The actors in the film conducted extensive research into the lives of the journalists they portrayed, and the production sought to represent the investigative process with accuracy and specificity.[9] The film's release reintroduced the story to a new generation of viewers and prompted renewed public discussion of clergy sexual abuse and institutional accountability in the Catholic Church.

The success of the film also drew renewed attention to the journalism underlying it, including the role of the Spotlight Team's editorial leadership and the legal strategy that had been required to unseal the court documents on which much of the reporting depended. The film is regularly cited in discussions of investigative journalism in both academic and professional settings.

Legacy

The 2002 Spotlight investigation remains a defining moment in the history of Boston journalism and in the broader history of American investigative reporting.

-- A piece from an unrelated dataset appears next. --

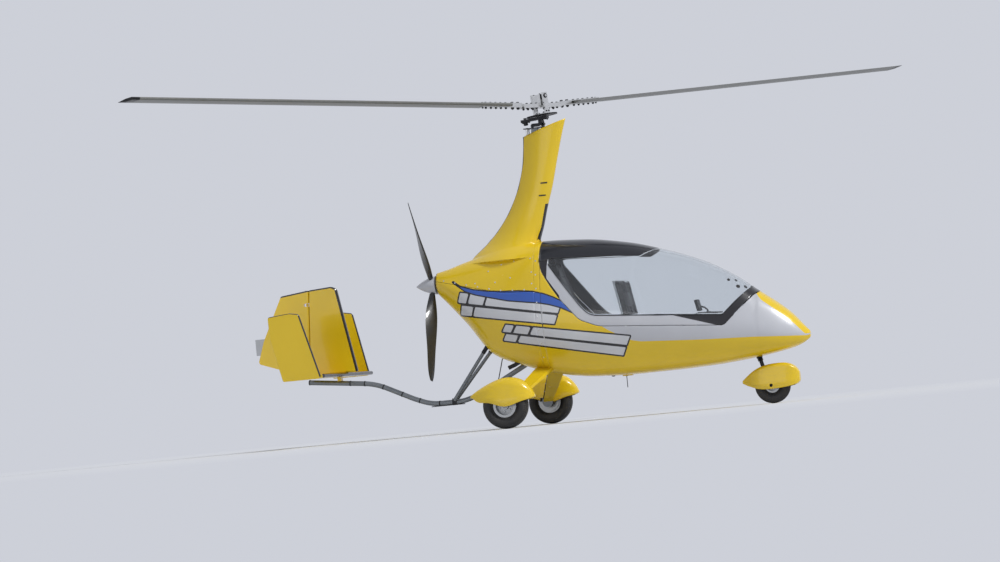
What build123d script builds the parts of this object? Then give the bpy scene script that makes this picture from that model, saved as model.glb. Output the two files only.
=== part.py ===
from build123d import *
import os
from math import sin, cos, tan, radians, hypot, acos

# Enclosed tandem two-seat gyrocopter standing on its wheels.
# Lengths in millimetres.  +X is the nose, +Y the left (port) side, +Z up, and the ground is z = 0.
# Every station below is measured forward of the rotor hub; the finished model is then moved forward
# by hub_station, so that its origin lies on the ground under the middle of its outline.
hub_station = 92.0

# Fits and clearances
seat_gap = 0.3            # between pieces that only rest on each other
pin_clearance = 0.05      # radial, between a pin and its bore
swing_gap = 5.0           # round pieces that move
cut_margin = 60.0         # how far a cutting shape runs past what it cuts

# Fuselage
skin = 12.0               # sandwich skin of the tub, cowl and canopy frame
glass_thickness = 4.0
hollow_front_x = 2000.0   # the nose is solid ahead of this station
hollow_rear_x = -960.0    # and the tail behind this one
hull_corner_share = 0.46  # part of the shorter side that each corner's arc takes
hull_half_reach = 500.0   # wider than the hull, for cutting tools
zone_top_z = 1565.0       # above the hull's crown

# Hull cross-sections: station, bottom, widest height, top, half-widths at bottom, widest and top
hull_sections = (
    (2082.0, 512.0, 545.0, 578.0, 18.0, 42.0, 18.0),
    (2040.0, 482.0, 546.0, 626.0, 46.0, 98.0, 48.0),
    (1960.0, 450.0, 562.0, 722.0, 90.0, 156.0, 84.0),
    (1850.0, 426.0, 590.0, 822.0, 130.0, 212.0, 112.0),
    (1700.0, 402.0, 630.0, 936.0, 165.0, 268.0, 138.0),
    (1500.0, 378.0, 664.0, 1092.0, 196.0, 326.0, 164.0),
    (1250.0, 360.0, 698.0, 1236.0, 222.0, 374.0, 192.0),
    (950.0, 351.0, 728.0, 1354.0, 238.0, 406.0, 220.0),
    (600.0, 348.0, 757.0, 1456.0, 246.0, 420.0, 238.0),
    (250.0, 362.0, 786.0, 1512.0, 246.0, 420.0, 246.0),
    (-100.0, 425.0, 840.0, 1530.0, 236.0, 402.0, 236.0),
    (-350.0, 508.0, 905.0, 1508.0, 212.0, 364.0, 205.0),
    (-590.0, 618.0, 985.0, 1468.0, 176.0, 306.0, 160.0),
    (-800.0, 893.0, 1125.0, 1416.0, 112.0, 226.0, 110.0),
    (-940.0, 1062.0, 1216.0, 1376.0, 72.0, 162.0, 80.0),
    (-1034.0, 1168.0, 1262.0, 1356.0, 46.0, 106.0, 56.0),
)

# Canopy seam seen from the side: roof, rear edge, sill and up the nose, as station, height, corner radius
canopy_outline = (
    (-84.0, zone_top_z, 0.0), (-84.0, 1300.0, 220.0), (-10.0, 1168.0, 900.0), (76.0, 1034.0, 700.0),
    (238.0, 838.0, 160.0), (392.0, 772.0, 260.0), (1432.0, 680.0, 30.0), (1720.0, 952.0, 0.0),
    (1900.0, 1122.0, 0.0), (1900.0, zone_top_z, 0.0),
)
sill_rear, sill_front = canopy_outline[5], canopy_outline[6]

# Glass, dark roof and cowl seams in the same way
glass_outline = (
    (-5.0, zone_top_z, 0.0), (-5.0, 1320.0, 30.0), (60.0, 1225.0, 200.0), (241.0, 968.0, 600.0),
    (330.0, 868.0, 150.0), (1426.0, 766.0, 25.0), (1672.0, 1000.0, 0.0), (1900.0, 1215.0, 0.0),
    (1900.0, zone_top_z, 0.0),
)
roof_outline = (
    (-200.0, zone_top_z, 0.0), (-200.0, 1338.0, 0.0), (30.0, 1372.0, 100.0), (600.0, 1340.0, 900.0),
    (760.0, 1322.0, 60.0), (935.0, 1395.0, 0.0), (935.0, zone_top_z, 0.0),
)
cowl_front_x = -136.0
cowl_outline = (
    (cowl_front_x, 2700.0, 0.0), (cowl_front_x, 1112.0, 40.0), (-430.0, 1130.0, 600.0),
    (-1100.0, 1300.0, 0.0), (-1100.0, 2700.0, 0.0),
)
firewall_x = -118.0
firewall_thickness = 8.0
floor_z = 398.0
floor_thickness = 12.0
floor_top_z = floor_z + floor_thickness

# Canopy hinge on the starboard sill
hinge_stations = (520.0, 900.0)
hinge_axis_y = -431.0
hinge_pin_radius = 5.0
hinge_knuckle_radius = 10.0
hinge_knuckle_length = 22.0
hinge_knuckle_gap = 0.5   # each side of the joint between two knuckles
hinge_arm_thickness = 7.0
hinge_arm_offset = 6.0    # middle of an arm above or below the axis
hinge_arm_reach = 70.0
hinge_arm_inset = 1.0     # an arm is narrower than its knuckle by this much at each end

# Mast fairing: height, trailing edge, leading edge, half-thickness
mast_sections = (
    (1400.0, -760.0, -120.0, 235.0),
    (1470.0, -690.0, -134.0, 178.0),
    (1545.0, -592.0, -118.0, 128.0),
    (1650.0, -482.0, -79.0, 94.0),
    (1800.0, -368.0, -34.0, 76.0),
    (1990.0, -271.0, 31.0, 68.0),
    (2200.0, -209.0, 90.0, 62.0),
    (2420.0, -184.0, 155.0, 58.0),
    (2560.0, -180.0, 202.0, 56.0),
)
mast_skin = 8.0
mast_rear_edge = 8.0      # half-thickness of the trailing edge
mast_top_rear = (-158.0, 2424.0)
mast_top_front = (192.0, 2533.0)
mast_foot = (-262.0, 505.0)
mast_head = (-75.0, 2477.0)
mast_tube_width = 70.0
mast_tube_depth = 50.0
mast_tube_wall = 4.0
mast_reach = 400.0        # wider than the mast, for cutting tools
mast_ceiling_z = 2800.0   # above the mast, for cutting tools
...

It demonstrated that sustained investigative inquiry into a powerful institution, conducted with rigorous sourcing and documentary evidence, could prompt accountability at an institutional scale that individual civil lawsuits or criminal prosecutions had not achieved on their own. The investigation altered public understanding of how abuse within religious institutions had been systematically managed and concealed, and it contributed directly to legal and policy changes affecting how the Catholic Church in the United States handles allegations of clergy misconduct.

For the city of Boston, the investigation represented a complex moment of civic reckoning. The city's deep historical relationship with the Catholic Church meant that the reporting confronted powerful social and institutional forces, and its publication required the Globe to withstand substantial pressure from prominent figures who had long regarded the Church as a cornerstone of Boston's identity. The investigation stands as evidence of what metropolitan investigative journalism can accomplish when editorial leadership, legal resources, and sustained reporting are brought together in the public interest.